Open Access Government looks at how Sweden is aiming to become a sustainable nation, highlighting the government’s key environmental priorities
Sweden has gone through something of a recycling revolution in the past decade. More than 99% of all household waste is recycled in one way or another – compared to only 38% in 1975. As the country aims to become a sustainable nation, recycling stations are set up no more than 300 metres away from any residential area.
Recycling is just one area where Sweden is going green, but the country is aiming to do more. The Swedish Government recently unveiled their priorities to ensure Sweden takes the lead on sustainability and becomes one of the world’s first fossil-free welfare countries 1.
One of the first priorities for the Ministry for Environment and Energy is more renewable energy. The country’s long-term vision is to have 100% renewable energy. In order to achieve this the government is proposing a “considerable increase in solar investment support to speed up the expansion of solar cell plants.
The government aims to allocate SEK 225 million in 2016 to solar energy, increasing this funding to SEK 1.4 billion by 2019. In between 2017-2019 they plan to increase support to SEK 390 million per year. Solar energy is not the only renewable the Swedish government will be supporting. Sweden plans to invest a total of SEK 50 million in the years 2017-2019, on electricity storage. Half of that investment would be for 2016 alone, with the government’s main aim to establish a national forum for smart electricity grids.
As part of the sustainable revolution, the government aims to increase its investment in environmental technology. This investment will increase by SEK 62 million to “enable environment and climate technology companies to grow”. Over the next 4 years, the government will also invest SEK 3 million per year into sustainable consumption, for which a strategy is currently being developed.
Support is also being given to green vehicles. A fossil-free vehicle fleet is a priority for the government. Through an extension of the fringe benefits tax subsidy, the conditions for environmentally sound cars are being developed. New support is also being introduced for electric buses and the super green car rebate is being reinforced. SEK 100 million is also being set aside by the government during 2016-2017 to promote cycling. The government also aims to invest in an upgrade of the country’s existing railways.
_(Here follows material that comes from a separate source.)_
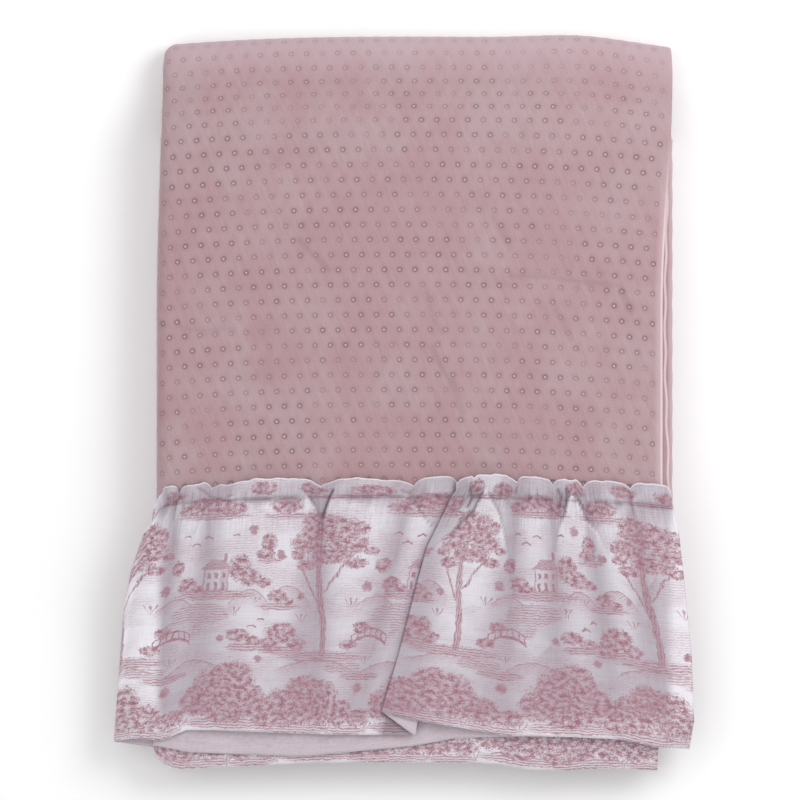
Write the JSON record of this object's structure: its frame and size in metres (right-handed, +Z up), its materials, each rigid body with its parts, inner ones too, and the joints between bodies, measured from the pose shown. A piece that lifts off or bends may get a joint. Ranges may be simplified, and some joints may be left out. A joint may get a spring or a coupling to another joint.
{
  "type": "folded quilt",
  "caption": "Padded velvet quilt with small quilted dots and a gathered printed ruffle, folded into a flat rectangle with the ruffle on top.",
  "frame": {"origin": "bottom centre of the folded quilt's box, on the surface it rests on", "axes": "+Z up out of the top face, +Y from the ruffle to the big fold, +X from the single fold at the left to the hems at the right"},
  "size_m": [0.6772, 0.8554, 0.0985],
  "materials": {
    "velvet": "dusty pink velvet, matt with a soft sheen",
    "ruffle_cloth": "off-white slub cloth with a rose print, matt"
  },
  "bodies": {
    "root": {"quilt_body": "velvet", "ruffle": "ruffle_cloth"}
  },
  "joints": []
}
Minister for Climate and the Environment and Deputy Prime Minister of Sweden, Asa Romson believes: “Environmental policy is to work for sustainable solutions everywhere from the board room to the supermarket.”
In statement 2 of government policy, Prime Minister Stefan Lofven highlighted the key areas of focus for environmental policy. He emphasised the global challenges Sweden’s faces and explained that the government will speed up climate adaption.
The Prime Minister also detailed that the transition to a sustainable and climate-smart society will generate jobs. In the statement Lofvan said:
“Sweden will become one of the world’s first fossil-free welfare countries. Emissions will be reduced at the rate necessary for globally sustainable development. The transition must be effective and provide long-term rules. “Trains should be faster than cars and cheaper that air travel. A climate policy framework will be prepared. Sweden will also take a leading role in implementing the new UN Sustainable Development Goals.
“The government wants to take a climate leap that accelerates the transition to a more sustainable society. By taking responsibility for our climate impact in Sweden, we will demonstrate leadership in the global arena.”
The Swedish Environmental Protection Agency works on behalf of the government, and has the task of monitoring, coordinating and evaluating efforts to meet Sweden’s environmental objectives.
The Agency’s vision is for ‘a good living environment for humans and all other living things, now and for future generations’. Their key objective is to ensure that as a society the country takes action now to ensure future generations don’t have the same environmental challenges.
In a recent report 3, the Environmental Protection Agency evaluated the prospects of achieving the environmental quality objectives set by the government. The evaluation is a basis for government policies and will help to accelerate efforts to achieve objectives.
Director-General of the Environmental Protection Agency, Bjorn Widmark says: “Environment is a cross-cutting issue because society and the human being is dependent on ecosystems and many services. In order to achieve environmental goals and ecologically sustainable future requires all sectors of society to contribute. As well as necessary environmental measures in all policy areas.”
The report highlighted 32 priority proposals for the government. These included: coherent policies for sustainable development, governance towards a circular economy and underlying motivations and behaviours, as well as better environmental stewardship. One of the proposals promotes steering towards a circular economy, which the Agency believes is requires to decouple economic growth from environmental degradation.
“A circular economy is based on recycling tanks and is easy to understand and relate to, but for that to happen incentives need to be introduced. For example, increase the amount we reuse or repair, instead of buying new,” says Widmark.
Sweden is clearly a step ahead when it comes to having their environmental goals clearly mapped out. With the COP 21 Climate Change Conference in Paris later this year the Swedish stance could have a clear impact on the conclusions.
“The EU and climate and environment ministers have now adopted a strong negotiating position ahead of the climate summit, with demands for an ambitious process that binds all countries,” says Minister Romson. Sweden clearly means business, watch this space.